On Tuesday, February 9, 2016 8:14 AM, Michel Desmoulin 
<desmoulinmic...@gmail.com> wrote:

> I give regular Python trainings and I see similar errors regularly such as:
> 
> - not returning something;
> - using something without putting the result back in a variable.
> 
> However, these are impossible to warn about.
> 
> What's more, I have yet to see somebody creating a constant and not 
> doing anything with it. I never worked with Ruby dev though.
> 

> My sample of dev is not big enough to be significant, but I haven't met 
> this issue yet. I still like the idea, anything making Python easier for 
> beginers is a good thing for me.

What idea do you like? Somehow warning about the things that are impossible to 
warn about? Or warning about something different that isn't any of the things 
your novices have faced? Or...?

> One particular argument against it is the use of linters, but you must 
> realize most beginers don't use linters.

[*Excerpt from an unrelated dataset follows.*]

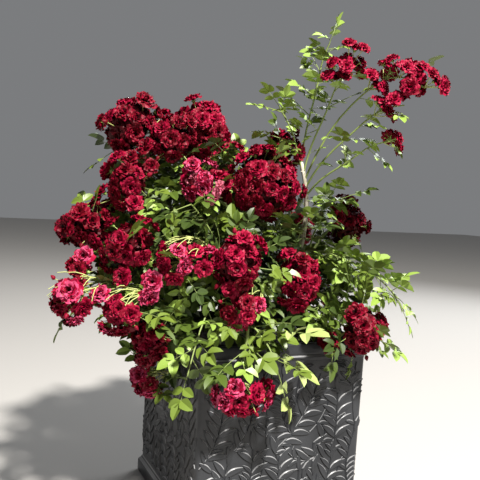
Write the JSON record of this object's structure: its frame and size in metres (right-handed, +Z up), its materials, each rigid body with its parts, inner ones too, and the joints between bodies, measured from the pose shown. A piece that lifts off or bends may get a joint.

That doesn't mean the compiler should do everything linters do.

Rank beginners are generally writing very simple programs, where the whole 
thing can be visualized at once, so many warnings aren't relevant. And they 
haven't learned many important language features, so many warnings are 
relevant, but they aren't prepared to deal with them (e.g., global variables 
everywhere because they haven't learned to declare functions yet). As a 
teacher, do you want to explain all those warnings to them? Or teach them the 
bad habit of ignoring warnings? Or just not teach them to use linters (or 
static type checkers, or other such tools) until they're ready to write code 
that should pass without warnings?

Part of learning to use linters effectively is learning to configure them. 
That's almost certainly not something you want to be teaching beginners when 
they're just starting out. But if the compiler started adding a bunch of 
warnings that people had to configure, a la gcc, you'd be forced to teach them 
right off the bat.

And meanwhile, once past the initial stage, many beginners _do_ use linters, 
they just don't realize it. If you use PyCharm or Eclipse/PyDev or almost any 
IDE except IDLE, it may be linting in the background and showing you the 
results as inline code hints, or in some other user-friendly way, or at least 
catching some of the simpler things a linter would check for. Whether you want 
to use those tools in your teaching is up to you, but they exist. And if they 
need any support from the compiler to do their job better, presumably they'd 
ask for it.

> They are part of a toolkit you learn to use 

> on the way, but not something you start with. Besides, many people using 
> Python are not dev, and will just never take the time to use linters, 
> not learn about them.


If people who aren't going to go deep enough into Python to write scripts 
longer than a page don't need linters, then they certainly don't need a bunch 
of warnings from the compiler either.